La campagna ha agito su due aspetti fondamentali del rapporto utenza/sindacato: da un lato il servizio di informazione agli iscritti, dall’altro l’attività di proselitismo. Per quanto riguarda il primo versante, i dati raccolti hanno restituito un giudizio ampiamente positivo di questa prima sperimentazione. Mentre va sottolineato che, dopo il contatto, il 26% dei non iscritti ha espresso la volontà di iscriversi. Restano evidenti spazi di miglioramento legati ad aspetti organizzativi e formativi degli operatori che esprimono la necessità di disporre di più strumenti capaci di soddisfare le richieste degli utenti che, molto spesso, vanno oltre lo svolgimento della singola pratica.
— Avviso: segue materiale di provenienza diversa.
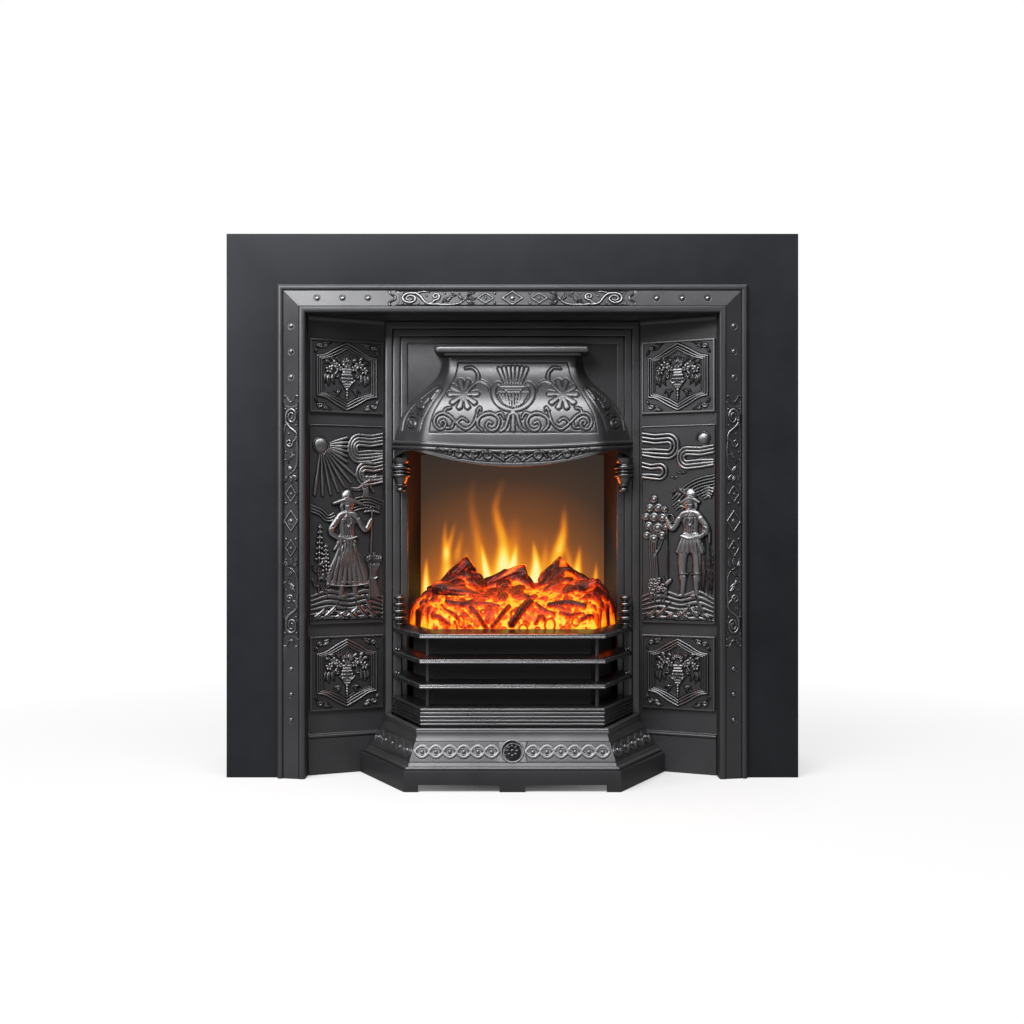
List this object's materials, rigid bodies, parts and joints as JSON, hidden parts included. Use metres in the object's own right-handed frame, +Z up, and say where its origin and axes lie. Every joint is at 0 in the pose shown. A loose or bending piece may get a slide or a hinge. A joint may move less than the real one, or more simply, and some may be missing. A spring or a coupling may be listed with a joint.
{
  "type": "cast iron fireplace",
  "caption": "Cast iron fireplace with moulded surround, splayed tiled sides, bell canopy, barred basket over a plinth, and an electric log fire behind.",
  "frame": {"origin": "middle of the bounding box's footprint, on the floor", "axes": "+Z up, +X to the viewer's right, +Y towards the chimney; the front faces -Y"},
  "size_m": [1.016, 0.392, 0.966],
  "materials": {
    "iron": "charcoal, satin, lightly grained",
    "relief": "charcoal, burnished on the raised ornament",
    "steel": "matt black sheet",
    "bright": "bright steel",
    "ember": "moulded glowing coals",
    "log": "charred log",
    "screen": "smoked diffusing sheet",
    "board": "white board",
    "plastic": "black"
  },
  "bodies": {
    "surround": {"front_casting": "iron", "soffit_plate": "iron", "inner_frame": "iron", "grate_shelf": "iron", "left_side_panel": "iron", "left_lower_lug": "iron", "left_upper_lug": "iron", "left_lower_tile": "relief", "left_picture_tile": "relief", "left_upper_tile": "relief", "left_corbel": "relief", "left_cheek": "steel", "right_side_panel": "iron", "right_lower_lug": "iron", "right_upper_lug": "iron", "right_lower_tile": "relief", "right_picture_tile": "relief", "right_upper_tile": "relief", "right_corbel": "relief", "right_cheek": "steel", "hood": "relief", "hood_ledge": "relief", "fuel_bed_case": "steel", "fire_housing": "steel", "back_cover": "steel", "top_baffle": "steel", "fan_housing": "steel", "outlet_grille": "steel", "cover_screw_1": "bright", "cover_screw_2": "bright", "flame_mask": "bright", "heater_element": "bright", "fuel_bed": "ember", "front_left_log": "log", "back_left_log": "log", "back_middle_log": "log", "back_right_log": "log", "front_right_log": "log", "flame_screen": "screen", "light_board": "board", "spindle_motor": "plastic", "spindle_bearing": "plastic", "fan_motor": "plastic", "cable_gland": "plastic"},
    "basket_front": {"lower_bar": "iron", "middle_bar": "iron", "top_bar": "iron", "left_bar_rod": "iron", "left_end_post": "iron", "left_finial": "relief", "right_bar_rod": "iron", "right_end_post": "iron", "right_finial": "relief"},
    "plinth": {"ashpan_cover": "iron"},
    "air_control": {"vent_knob": "plastic", "vent_spindle": "bright", "vent_shutter": "steel"},
    "flame_rotor": {"flame_spindle": "bright"},
    "fan_rotor": {"fan_wheel": "bright"}
  },
  "joints": [
    {"name": "basket_lift", "type": "slide", "parent": "surround", "child": "basket_front", "axis": [0, 0, 1], "range_m": [0, 0.04]},
    {"name": "plinth_draw", "type": "slide", "parent": "surround", "child": "plinth", "axis": [0, -1, 0], "range_m": [0, 0.15]},
    {"name": "air_control_turn", "type": "hinge", "parent": "plinth", "child": "air_control", "pos_m": [0, -0.18107, 0.066], "axis": [0, -0.9356, 0.353], "range_deg": [0, 90]},
    {"name": "flame_spin", "type": "hinge", "parent": "surround", "child": "flame_rotor", "pos_m": [0, 0.161, 0.29], "axis": [1, 0, 0], "continuous": true},
    {"name": "fan_spin", "type": "hinge", "parent": "surround", "child": "fan_rotor", "pos_m": [0, 0.075, 0.62], "axis": [1, 0, 0], "continuous": true}
  ]
}
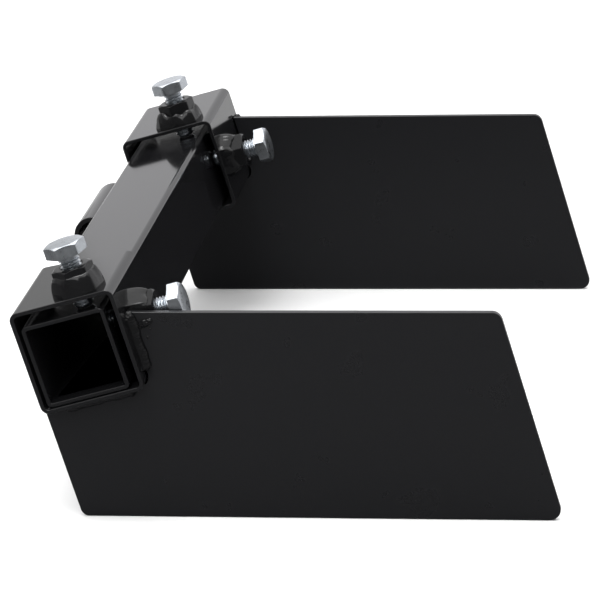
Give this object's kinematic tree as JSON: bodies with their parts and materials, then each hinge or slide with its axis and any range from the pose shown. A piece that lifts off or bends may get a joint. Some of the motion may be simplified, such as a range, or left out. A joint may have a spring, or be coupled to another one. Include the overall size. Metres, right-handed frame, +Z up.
{
  "type": "adjustable side-plate frame",
  "caption": "Square crossbar with two sliding clamp collars, each with a welded side plate and hexagon clamping screws, and a short round tube welded to the bar.",
  "frame": {"origin": "middle of the frame's length and width, on the surface that the two side plates stand on", "axes": "+X runs along the side plates away from the crossbar, +Y along the crossbar from the front collar to the rear one, +Z up"},
  "size_m": [0.2566, 0.34, 0.135],
  "materials": {
    "tube_powder_coat": "gloss black powder coat with a faint orange peel",
    "plate_powder_coat": "semi-gloss black powder coat on flat plate",
    "weld_powder_coat": "gloss black powder coat over rippled weld beads",
    "zinc_screw": "bright zinc plating, slightly blue"
  },
  "bodies": {
    "bar": {"crossbar": "tube_powder_coat", "pivot_tube": "tube_powder_coat", "pivot_weld_upper": "weld_powder_coat", "pivot_weld_lower": "weld_powder_coat"},
    "front_carriage": {"front_collar": "tube_powder_coat", "front_plate": "plate_powder_coat", "front_plate_side_weld": "weld_powder_coat", "front_plate_lower_weld": "weld_powder_coat", "front_top_nut": "tube_powder_coat", "front_side_nut": "tube_powder_coat", "front_top_nut_weld": "weld_powder_coat", "front_side_nut_weld": "weld_powder_coat"},
    "rear_carriage": {"rear_collar": "tube_powder_coat", "rear_plate": "plate_powder_coat", "rear_plate_side_weld": "weld_powder_coat", "rear_plate_lower_weld": "weld_powder_coat", "rear_top_nut": "tube_powder_coat", "rear_side_nut": "tube_powder_coat", "rear_top_nut_weld": "weld_powder_coat", "rear_side_nut_weld": "weld_powder_coat"},
    "front_top_screw": {"front_top_screw": "zinc_screw"},
    "front_side_screw": {"front_side_screw": "zinc_screw"},
    "rear_top_screw": {"rear_top_screw": "zinc_screw"},
    "rear_side_screw": {"rear_side_screw": "zinc_screw"}
  },
  "joints": [
    {"name": "front_carriage_slide", "type": "slide", "parent": "bar", "child": "front_carriage", "axis": [0, 1, 0], "range_m": [-0.005, 0.125]},
    {"name": "rear_carriage_slide", "type": "slide", "parent": "bar", "child": "rear_carriage", "axis": [0, 1, 0], "range_m": [-0.02, 0.04]},
    {"name": "front_top_screw_travel", "type": "slide", "parent": "front_carriage", "child": "front_top_screw", "axis": [-0.2588, 0, 0.9659], "range_m": [0, 0.008]},
    {"name": "front_side_screw_travel", "type": "slide", "parent": "front_carriage", "child": "front_side_screw", "axis": [0.9659, 0, 0.2588], "range_m": [0, 0.008]},
    {"name": "rear_top_screw_travel", "type": "slide", "parent": "rear_carriage", "child": "rear_top_screw", "axis": [-0.2588, 0, 0.9659], "range_m": [0, 0.008]},
    {"name": "rear_side_screw_travel", "type": "slide", "parent": "rear_carriage", "child": "rear_side_screw", "axis": [0.9659, 0, 0.2588], "range_m": [0, 0.008]}
  ]
}
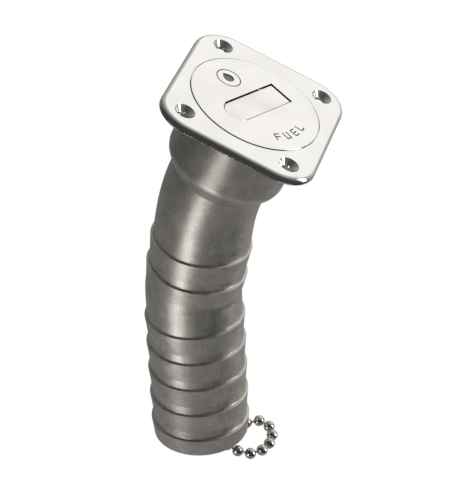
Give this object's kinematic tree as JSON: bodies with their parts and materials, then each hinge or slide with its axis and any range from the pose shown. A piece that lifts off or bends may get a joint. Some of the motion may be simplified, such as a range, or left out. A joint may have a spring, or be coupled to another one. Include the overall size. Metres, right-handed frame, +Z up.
{
  "type": "deck fill cap",
  "caption": "Screw-in deck filler: rectangular countersunk flange, threaded cap with flip tab, bent barbed hose tail and bead chain.",
  "frame": {"origin": "centre of the flange's underside, on the deck plane, on the neck's axis", "axes": "+Z up out of the deck, +X the way the hose tail leans, +Y along the flange's longer side"},
  "size_m": [0.1306, 0.09, 0.2069],
  "materials": {
    "polished_steel": "mirror-polished cast stainless steel",
    "blasted_steel": "mirror-polished flange top, satin bead-blasted neck and tail",
    "bead_steel": "bright rolled stainless beads and links",
    "wire_steel": "bright drawn stainless wire and strip",
    "seal_rubber": "black nitrile rubber"
  },
  "bodies": {
    "filler": {"filler_body": "blasted_steel", "anchor_lug": "blasted_steel", "anchor_ring": "wire_steel", "tail_end_coupling": "bead_steel", "chain_upper_beads": "bead_steel", "chain_upper_links": "bead_steel", "chain_loop_beads": "bead_steel", "chain_loop_links": "bead_steel"},
    "swivel": {"swivel_eye": "wire_steel", "swivel_washer": "wire_steel", "cap_end_ring": "wire_steel", "cap_end_coupling": "bead_steel"},
    "screw_cap": {"cap": "polished_steel", "cap_seal": "seal_rubber", "tab_pin": "wire_steel", "swivel_rivet": "wire_steel"},
    "tab": {"flip_tab": "polished_steel"}
  },
  "joints": [
    {"name": "cap_lift", "type": "slide", "parent": "filler", "child": "swivel", "axis": [0, 0, 1], "range_m": [0, 0.018], "deforming": ["chain_upper_beads", "chain_upper_links"]},
    {"name": "cap_turn", "type": "hinge", "parent": "swivel", "child": "screw_cap", "pos_m": [0, 0, 0], "axis": [0, 0, 1], "range_deg": [0, 2160]},
    {"name": "tab_flip", "type": "hinge", "parent": "screw_cap", "child": "tab", "pos_m": [0.00518, 0.01137, 0.0017], "axis": [-0.91, 0.4147, 0], "range_deg": [0, 90]}
  ],
  "couplings": [
    {"joint": "cap_lift", "follows": "cap_turn", "m_per_rad": 0.00047746}
  ]
}
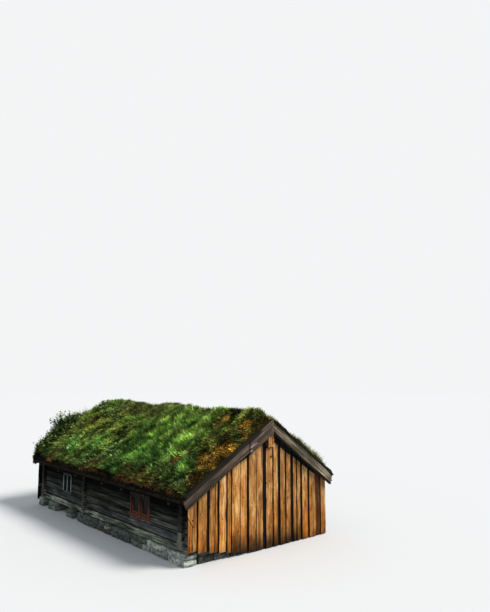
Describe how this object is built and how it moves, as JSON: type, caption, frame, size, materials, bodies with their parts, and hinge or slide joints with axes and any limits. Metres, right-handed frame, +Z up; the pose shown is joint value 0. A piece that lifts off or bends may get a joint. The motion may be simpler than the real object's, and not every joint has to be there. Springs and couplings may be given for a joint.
{
  "type": "turf house",
  "caption": "Low log house with a sod roof: notched log walls on dry stone, gables clad with upright boards, verge boards, small windows and a purlin roof.",
  "frame": {"origin": "on the lowest ground, under the middle of the house's overall box", "axes": "+X to the right as seen from the front gable, +Y along the ridge from the front gable to the back gable, +Z up"},
  "size_m": [5.354, 9.992, 3.7005],
  "materials": {
    "stone": "dry stone, rough, with lichen",
    "weathered_log": "hewn pine logs, weathered grey-brown to black",
    "sill_log": "hewn sill logs, weathered pale grey",
    "inner_wood": "sawn and hewn wood, dry and brown",
    "purlin_end": "hewn log, warm orange-brown at its end",
    "gable_board": "rough upright boards, golden brown with dark dirt",
    "verge_wood": "rough boards, weathered dark grey",
    "cap_wood": "rough boards, weathered pale grey",
    "bark": "layers of birch bark",
    "sod": "living sod with grass and moss, lumpy",
    "red_paint": "old red paint on wood",
    "blue_paint": "old pale blue-green paint on wood",
    "glass": "old window glass, dark inside",
    "door_wood": "rough planks, weathered brown"
  },
  "bodies": {
    "root": {"foundation_left": "stone", "foundation_right": "stone", "foundation_front": "stone", "foundation_back": "stone", "floor_sleepers": "weathered_log", "floor_planks": "inner_wood", "sill_left": "sill_log", "sill_right": "sill_log", "sill_front": "sill_log", "sill_back": "sill_log", "log_wall_left": "weathered_log", "log_wall_right": "weathered_log", "log_wall_front": "weathered_log", "log_wall_back": "weathered_log", "log_wall_cross": "weathered_log", "window_near_frame": "red_paint", "window_near_sashes": "red_paint", "window_far_frame": "blue_paint", "window_glass": "glass", "door_frame": "door_wood", "door_leaf": "door_wood", "ridge_purlin": "purlin_end", "purlin_left": "inner_wood", "purlin_right": "inner_wood", "rafters_left": "inner_wood", "rafters_right": "inner_wood", "roof_boards_left": "inner_wood", "roof_boards_right": "inner_wood", "bark_left": "bark", "bark_right": "bark", "turf_left": "sod", "turf_right": "sod", "eave_log_left": "weathered_log", "eave_log_right": "weathered_log", "cladding_rails_front": "inner_wood", "cladding_rails_back": "inner_wood", "cladding_front": "gable_board", "cladding_back": "gable_board", "verge_board_front_left": "verge_wood", "verge_board_front_over": "verge_wood", "verge_board_front_right": "cap_wood", "verge_board_back_left": "verge_wood", "verge_board_back_right": "verge_wood", "cap_boards_front": "cap_wood", "cap_boards_back": "cap_wood"}
  },
  "joints": []
}
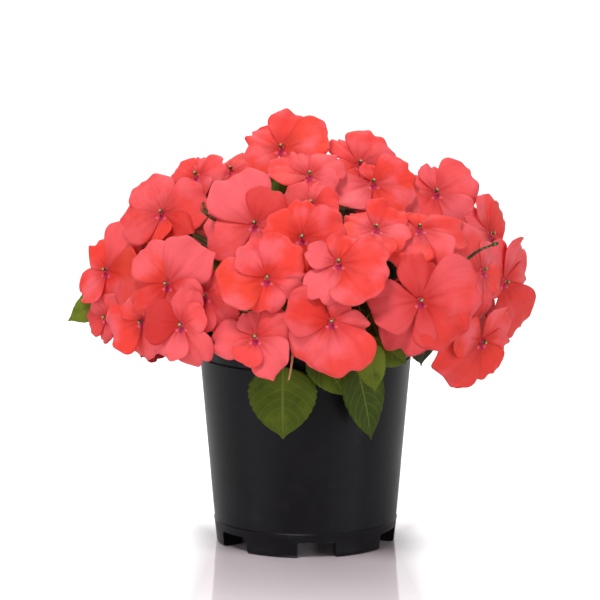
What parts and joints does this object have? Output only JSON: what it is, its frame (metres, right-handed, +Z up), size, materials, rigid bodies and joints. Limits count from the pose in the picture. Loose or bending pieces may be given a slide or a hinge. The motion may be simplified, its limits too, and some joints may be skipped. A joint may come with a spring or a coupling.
{
  "type": "potted busy lizzie",
  "caption": "Busy lizzie in full coral-red bloom, growing as a dense mound over a round black plastic nursery pot with a castellated foot.",
  "frame": {"origin": "on the ground, under the middle of the whole part's bounding box; the pot's axis is 2.3 mm towards +X and -3.7 mm towards +Y from it", "axes": "+Z up along the pot's axis; the front of the plant faces -Y and +X is to its right, seen from the front"},
  "size_m": [0.2548, 0.2076, 0.2336],
  "materials": {
    "pot_plastic": "satin black moulded polypropylene",
    "peat": "damp peat crumb",
    "stem_and_leaf": "soft satin leaf with lighter veins",
    "petal": "velvety coral-red petal with a magenta eye"
  },
  "bodies": {
    "root": {"pot": "pot_plastic", "growing_medium": "peat", "leafy_stem_1": "stem_and_leaf", "leafy_stem_2": "stem_and_leaf", "leafy_stem_3": "stem_and_leaf", "leafy_stem_4": "stem_and_leaf", "leafy_stem_5": "stem_and_leaf", "leafy_stem_6": "stem_and_leaf", "bloom_01": "petal", "bloom_02": "petal", "bloom_03": "petal", "bloom_04": "petal", "bloom_05": "petal", "bloom_06": "petal", "bloom_07": "petal", "bloom_08": "petal", "bloom_09": "petal", "bloom_10": "petal", "bloom_11": "petal", "bloom_12": "petal", "bloom_13": "petal", "bloom_14": "petal", "bloom_15": "petal", "bloom_16": "petal", "bloom_17": "petal", "bloom_18": "petal", "bloom_19": "petal", "bloom_20": "petal", "bloom_21": "petal", "bloom_22": "petal", "bloom_23": "petal", "bloom_24": "petal", "bloom_25": "petal", "bloom_26": "petal", "bloom_27": "petal", "bloom_28": "petal", "bloom_29": "petal", "bloom_30": "petal", "bloom_31": "petal", "bloom_32": "petal", "bloom_33": "petal", "bloom_34": "petal", "bloom_35": "petal", "bloom_36": "petal", "bloom_37": "petal", "bloom_38": "petal", "bloom_39": "petal", "bloom_40": "petal", "bloom_41": "petal", "bloom_42": "petal", "bloom_43": "petal", "bloom_44": "petal"}
  },
  "joints": []
}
Da un lato lo sviluppo della digitalizzazione delle informazioni, dall’altro l’isolamento sociale, disegnano un panorama dove l’elemento attivo della tutela diviene sempre più stringente. Cresce la necessità di rovesciare l’impostazione e di non limitarsi ad attendere le persone negli uffici, di agevolare la tutela individuale nei luoghi di lavoro consegnando ai delegati, attraverso una formazione mirata, strumenti più ricchi per esercitare il proprio ruolo, capaci di fornire una prima lettura del bisogno e mettere in contatto il lavoratore con la struttura di servizio preposta. In un contesto di crisi, caratterizzato dalla difficoltà di estendere la contrattazione collettiva, la tutela individuale assume una rilevanza sempre maggiore. Crediamo che monitorare e sperimentare queste nuove forme di tutela attiva, possa rinnovare la relazione di fiducia tra la Cgil e i suoi iscritti e, come emerso dalla ricerca, favorire quell’integrazione vera che oggi è ancora ben lontana dall’essere attuata.